··· RAW DATA ···

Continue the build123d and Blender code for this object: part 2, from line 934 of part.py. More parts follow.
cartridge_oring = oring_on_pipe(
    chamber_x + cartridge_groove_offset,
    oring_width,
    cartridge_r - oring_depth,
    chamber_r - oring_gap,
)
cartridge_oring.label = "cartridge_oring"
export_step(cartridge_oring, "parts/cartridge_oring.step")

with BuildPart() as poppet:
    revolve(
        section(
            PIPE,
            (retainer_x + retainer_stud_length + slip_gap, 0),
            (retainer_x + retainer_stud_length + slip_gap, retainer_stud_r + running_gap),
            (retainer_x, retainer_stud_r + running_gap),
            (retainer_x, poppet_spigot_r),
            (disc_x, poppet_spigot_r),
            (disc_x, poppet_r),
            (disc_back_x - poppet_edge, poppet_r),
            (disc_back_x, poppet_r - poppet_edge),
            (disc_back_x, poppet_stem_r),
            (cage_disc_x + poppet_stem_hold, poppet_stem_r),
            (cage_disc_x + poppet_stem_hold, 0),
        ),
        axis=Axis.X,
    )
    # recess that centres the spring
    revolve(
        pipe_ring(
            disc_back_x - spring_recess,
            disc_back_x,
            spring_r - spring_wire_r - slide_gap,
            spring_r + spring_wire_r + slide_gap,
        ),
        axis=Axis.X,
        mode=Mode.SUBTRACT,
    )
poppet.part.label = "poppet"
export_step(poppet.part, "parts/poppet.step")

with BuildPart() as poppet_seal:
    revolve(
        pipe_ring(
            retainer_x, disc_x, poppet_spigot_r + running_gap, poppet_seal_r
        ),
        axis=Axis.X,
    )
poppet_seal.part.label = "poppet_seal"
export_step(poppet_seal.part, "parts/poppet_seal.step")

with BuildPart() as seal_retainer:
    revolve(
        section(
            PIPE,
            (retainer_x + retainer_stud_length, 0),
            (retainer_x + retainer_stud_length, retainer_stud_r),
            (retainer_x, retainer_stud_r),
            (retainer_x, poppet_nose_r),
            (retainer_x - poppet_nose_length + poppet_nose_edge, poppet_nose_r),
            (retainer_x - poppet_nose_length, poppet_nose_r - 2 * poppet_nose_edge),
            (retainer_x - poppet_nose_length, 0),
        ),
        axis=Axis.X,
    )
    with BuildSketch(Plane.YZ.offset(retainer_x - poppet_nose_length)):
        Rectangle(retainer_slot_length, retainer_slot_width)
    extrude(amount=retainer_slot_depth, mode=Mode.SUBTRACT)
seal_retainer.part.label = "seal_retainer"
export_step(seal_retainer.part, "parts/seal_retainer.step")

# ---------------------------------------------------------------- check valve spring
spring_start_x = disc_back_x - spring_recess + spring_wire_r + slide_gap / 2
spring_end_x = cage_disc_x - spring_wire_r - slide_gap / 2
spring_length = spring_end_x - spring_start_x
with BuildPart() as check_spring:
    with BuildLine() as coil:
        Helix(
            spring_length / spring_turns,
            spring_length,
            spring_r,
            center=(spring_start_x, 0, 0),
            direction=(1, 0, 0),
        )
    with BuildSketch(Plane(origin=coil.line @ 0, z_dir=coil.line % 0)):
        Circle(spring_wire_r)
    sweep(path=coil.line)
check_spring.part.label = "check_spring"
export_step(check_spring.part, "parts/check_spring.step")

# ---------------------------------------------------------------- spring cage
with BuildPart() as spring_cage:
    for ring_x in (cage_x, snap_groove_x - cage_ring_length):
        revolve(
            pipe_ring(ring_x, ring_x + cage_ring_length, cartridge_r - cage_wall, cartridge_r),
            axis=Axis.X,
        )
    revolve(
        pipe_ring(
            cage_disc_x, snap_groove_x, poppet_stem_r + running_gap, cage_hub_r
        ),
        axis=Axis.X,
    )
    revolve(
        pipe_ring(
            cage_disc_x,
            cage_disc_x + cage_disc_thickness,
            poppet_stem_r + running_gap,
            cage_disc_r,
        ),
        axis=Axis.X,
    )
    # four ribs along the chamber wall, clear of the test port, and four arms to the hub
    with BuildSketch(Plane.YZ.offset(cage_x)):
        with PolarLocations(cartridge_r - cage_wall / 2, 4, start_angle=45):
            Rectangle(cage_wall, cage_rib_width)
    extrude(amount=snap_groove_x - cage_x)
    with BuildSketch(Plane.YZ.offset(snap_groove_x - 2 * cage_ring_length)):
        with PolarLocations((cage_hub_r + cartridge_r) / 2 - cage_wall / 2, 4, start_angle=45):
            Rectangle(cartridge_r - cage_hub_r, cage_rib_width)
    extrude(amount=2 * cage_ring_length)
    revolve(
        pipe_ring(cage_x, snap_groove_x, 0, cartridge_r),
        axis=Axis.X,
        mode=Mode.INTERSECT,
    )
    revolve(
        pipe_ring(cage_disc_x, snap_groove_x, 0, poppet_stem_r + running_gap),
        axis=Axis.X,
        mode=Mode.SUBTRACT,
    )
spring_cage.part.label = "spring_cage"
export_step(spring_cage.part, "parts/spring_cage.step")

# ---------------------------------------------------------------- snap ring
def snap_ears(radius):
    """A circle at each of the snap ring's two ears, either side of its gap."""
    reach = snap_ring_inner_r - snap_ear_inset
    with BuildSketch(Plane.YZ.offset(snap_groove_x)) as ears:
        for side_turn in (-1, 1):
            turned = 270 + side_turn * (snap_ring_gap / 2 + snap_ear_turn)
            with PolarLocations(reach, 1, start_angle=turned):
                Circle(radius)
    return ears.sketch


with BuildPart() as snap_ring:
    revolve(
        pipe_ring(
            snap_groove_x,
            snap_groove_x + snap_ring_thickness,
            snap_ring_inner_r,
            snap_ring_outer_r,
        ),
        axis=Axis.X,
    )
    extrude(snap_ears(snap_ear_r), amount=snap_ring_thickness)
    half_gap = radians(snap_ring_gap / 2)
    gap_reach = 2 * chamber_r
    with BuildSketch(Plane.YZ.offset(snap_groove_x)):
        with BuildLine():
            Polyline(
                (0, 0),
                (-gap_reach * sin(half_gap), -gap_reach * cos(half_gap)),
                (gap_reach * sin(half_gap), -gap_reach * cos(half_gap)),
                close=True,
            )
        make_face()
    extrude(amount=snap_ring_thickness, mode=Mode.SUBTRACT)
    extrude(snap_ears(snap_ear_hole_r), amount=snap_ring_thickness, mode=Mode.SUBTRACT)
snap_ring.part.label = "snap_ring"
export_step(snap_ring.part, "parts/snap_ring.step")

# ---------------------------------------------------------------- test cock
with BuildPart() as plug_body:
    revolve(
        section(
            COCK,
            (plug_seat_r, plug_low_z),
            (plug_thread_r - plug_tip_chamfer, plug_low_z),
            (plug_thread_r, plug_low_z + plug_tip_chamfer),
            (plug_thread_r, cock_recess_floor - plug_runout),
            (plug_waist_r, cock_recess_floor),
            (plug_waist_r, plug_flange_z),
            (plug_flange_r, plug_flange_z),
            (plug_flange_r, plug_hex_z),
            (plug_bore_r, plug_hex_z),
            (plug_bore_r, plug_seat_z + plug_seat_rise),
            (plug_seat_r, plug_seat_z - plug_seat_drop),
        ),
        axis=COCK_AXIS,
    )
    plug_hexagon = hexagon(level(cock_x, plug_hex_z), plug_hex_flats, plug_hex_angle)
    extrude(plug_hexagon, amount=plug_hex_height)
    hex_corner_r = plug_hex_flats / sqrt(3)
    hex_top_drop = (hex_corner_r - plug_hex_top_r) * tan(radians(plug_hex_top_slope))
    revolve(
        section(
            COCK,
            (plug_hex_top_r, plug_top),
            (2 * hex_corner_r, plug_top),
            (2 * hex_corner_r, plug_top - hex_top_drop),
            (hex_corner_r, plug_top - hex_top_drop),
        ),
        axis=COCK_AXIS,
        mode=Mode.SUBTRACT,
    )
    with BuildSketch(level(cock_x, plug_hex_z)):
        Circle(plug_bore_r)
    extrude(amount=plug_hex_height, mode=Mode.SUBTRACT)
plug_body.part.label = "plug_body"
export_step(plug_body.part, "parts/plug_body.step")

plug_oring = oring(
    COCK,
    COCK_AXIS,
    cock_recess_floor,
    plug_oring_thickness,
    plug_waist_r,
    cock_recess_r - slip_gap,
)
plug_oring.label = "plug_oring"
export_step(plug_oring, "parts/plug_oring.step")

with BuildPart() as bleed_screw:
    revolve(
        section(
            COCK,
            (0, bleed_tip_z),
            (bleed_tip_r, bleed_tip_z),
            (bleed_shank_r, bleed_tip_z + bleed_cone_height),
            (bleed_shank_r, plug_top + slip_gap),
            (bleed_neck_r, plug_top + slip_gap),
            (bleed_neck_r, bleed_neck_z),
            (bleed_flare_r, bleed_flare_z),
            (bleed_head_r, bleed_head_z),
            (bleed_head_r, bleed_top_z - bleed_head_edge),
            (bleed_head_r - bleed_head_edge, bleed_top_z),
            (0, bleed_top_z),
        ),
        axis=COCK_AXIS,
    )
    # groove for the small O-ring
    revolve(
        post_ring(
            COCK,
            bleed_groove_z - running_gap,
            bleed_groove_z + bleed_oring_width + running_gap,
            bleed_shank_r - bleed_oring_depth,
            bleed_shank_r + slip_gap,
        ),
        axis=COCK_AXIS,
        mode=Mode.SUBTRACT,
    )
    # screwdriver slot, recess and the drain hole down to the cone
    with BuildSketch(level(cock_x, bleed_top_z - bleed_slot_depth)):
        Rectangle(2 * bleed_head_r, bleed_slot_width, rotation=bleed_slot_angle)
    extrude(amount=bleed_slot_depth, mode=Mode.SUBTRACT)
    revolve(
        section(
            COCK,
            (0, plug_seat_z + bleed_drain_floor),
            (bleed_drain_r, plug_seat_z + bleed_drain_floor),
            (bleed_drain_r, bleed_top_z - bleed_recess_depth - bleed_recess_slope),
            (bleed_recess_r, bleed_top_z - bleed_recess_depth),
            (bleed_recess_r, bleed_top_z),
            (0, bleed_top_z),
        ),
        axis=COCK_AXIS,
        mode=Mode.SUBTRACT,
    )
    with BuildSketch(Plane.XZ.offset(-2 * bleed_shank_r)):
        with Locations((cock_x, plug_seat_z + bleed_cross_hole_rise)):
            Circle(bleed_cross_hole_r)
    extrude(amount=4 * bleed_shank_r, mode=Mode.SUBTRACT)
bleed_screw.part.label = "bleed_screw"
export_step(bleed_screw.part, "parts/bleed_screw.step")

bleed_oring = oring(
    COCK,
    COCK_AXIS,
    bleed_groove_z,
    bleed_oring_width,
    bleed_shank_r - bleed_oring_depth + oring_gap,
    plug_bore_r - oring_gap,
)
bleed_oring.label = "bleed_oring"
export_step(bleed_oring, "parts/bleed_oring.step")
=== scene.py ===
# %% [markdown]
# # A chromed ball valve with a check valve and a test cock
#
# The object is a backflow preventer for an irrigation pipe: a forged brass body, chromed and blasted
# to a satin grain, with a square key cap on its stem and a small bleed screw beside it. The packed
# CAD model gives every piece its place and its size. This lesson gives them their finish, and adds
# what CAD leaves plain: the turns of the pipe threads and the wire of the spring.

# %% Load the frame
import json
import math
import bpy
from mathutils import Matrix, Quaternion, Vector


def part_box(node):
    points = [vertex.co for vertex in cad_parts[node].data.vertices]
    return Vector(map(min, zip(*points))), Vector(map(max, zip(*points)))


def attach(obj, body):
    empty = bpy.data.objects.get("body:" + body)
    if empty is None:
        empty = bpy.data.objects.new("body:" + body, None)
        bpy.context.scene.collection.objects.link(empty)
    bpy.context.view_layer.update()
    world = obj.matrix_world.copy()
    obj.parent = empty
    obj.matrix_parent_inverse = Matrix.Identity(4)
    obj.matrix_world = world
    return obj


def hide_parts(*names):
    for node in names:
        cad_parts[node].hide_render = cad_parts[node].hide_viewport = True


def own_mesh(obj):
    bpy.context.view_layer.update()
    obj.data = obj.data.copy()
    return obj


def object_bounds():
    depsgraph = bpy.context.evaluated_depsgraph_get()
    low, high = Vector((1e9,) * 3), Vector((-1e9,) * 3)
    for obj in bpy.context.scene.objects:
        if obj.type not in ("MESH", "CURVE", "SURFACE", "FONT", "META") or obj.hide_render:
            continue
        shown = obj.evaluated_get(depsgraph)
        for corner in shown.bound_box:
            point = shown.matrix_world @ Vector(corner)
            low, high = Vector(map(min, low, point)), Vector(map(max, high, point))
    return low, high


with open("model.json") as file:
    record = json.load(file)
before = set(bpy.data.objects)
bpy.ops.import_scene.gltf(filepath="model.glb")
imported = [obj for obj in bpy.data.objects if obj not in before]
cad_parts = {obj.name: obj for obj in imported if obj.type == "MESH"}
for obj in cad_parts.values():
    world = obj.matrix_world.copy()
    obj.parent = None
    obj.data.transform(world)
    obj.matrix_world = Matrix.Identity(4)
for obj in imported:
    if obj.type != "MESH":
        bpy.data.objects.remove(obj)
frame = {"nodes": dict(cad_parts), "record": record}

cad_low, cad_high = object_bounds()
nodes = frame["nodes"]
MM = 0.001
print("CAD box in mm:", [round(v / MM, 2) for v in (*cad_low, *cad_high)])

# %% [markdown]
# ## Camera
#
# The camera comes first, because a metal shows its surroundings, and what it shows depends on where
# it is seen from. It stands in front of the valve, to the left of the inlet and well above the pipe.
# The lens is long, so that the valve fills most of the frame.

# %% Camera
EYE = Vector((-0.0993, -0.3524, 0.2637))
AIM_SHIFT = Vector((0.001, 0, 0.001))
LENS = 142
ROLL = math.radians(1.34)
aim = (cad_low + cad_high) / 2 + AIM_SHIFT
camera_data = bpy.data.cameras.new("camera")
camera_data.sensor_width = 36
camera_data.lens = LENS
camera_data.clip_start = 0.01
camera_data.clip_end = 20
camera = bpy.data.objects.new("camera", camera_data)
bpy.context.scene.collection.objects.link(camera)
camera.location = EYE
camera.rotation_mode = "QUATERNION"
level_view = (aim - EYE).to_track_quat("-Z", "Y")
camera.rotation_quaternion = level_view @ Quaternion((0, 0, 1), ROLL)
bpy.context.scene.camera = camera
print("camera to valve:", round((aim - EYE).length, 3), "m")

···

→ **GIVEN INSTRUCTION**
Look above for the line containing "before = set(bpy.data.objects)". Output from there through the line containing "obj.matrix_world = Matrix.Identity(4)", exactly and inclusively.

→ **CORRECT RESPONSE**
before = set(bpy.data.objects)
bpy.ops.import_scene.gltf(filepath="model.glb")
imported = [obj for obj in bpy.data.objects if obj not in before]
cad_parts = {obj.name: obj for obj in imported if obj.type == "MESH"}
for obj in cad_parts.values():
    world = obj.matrix_world.copy()
    obj.parent = None
    obj.data.transform(world)
    obj.matrix_world = Matrix.Identity(4)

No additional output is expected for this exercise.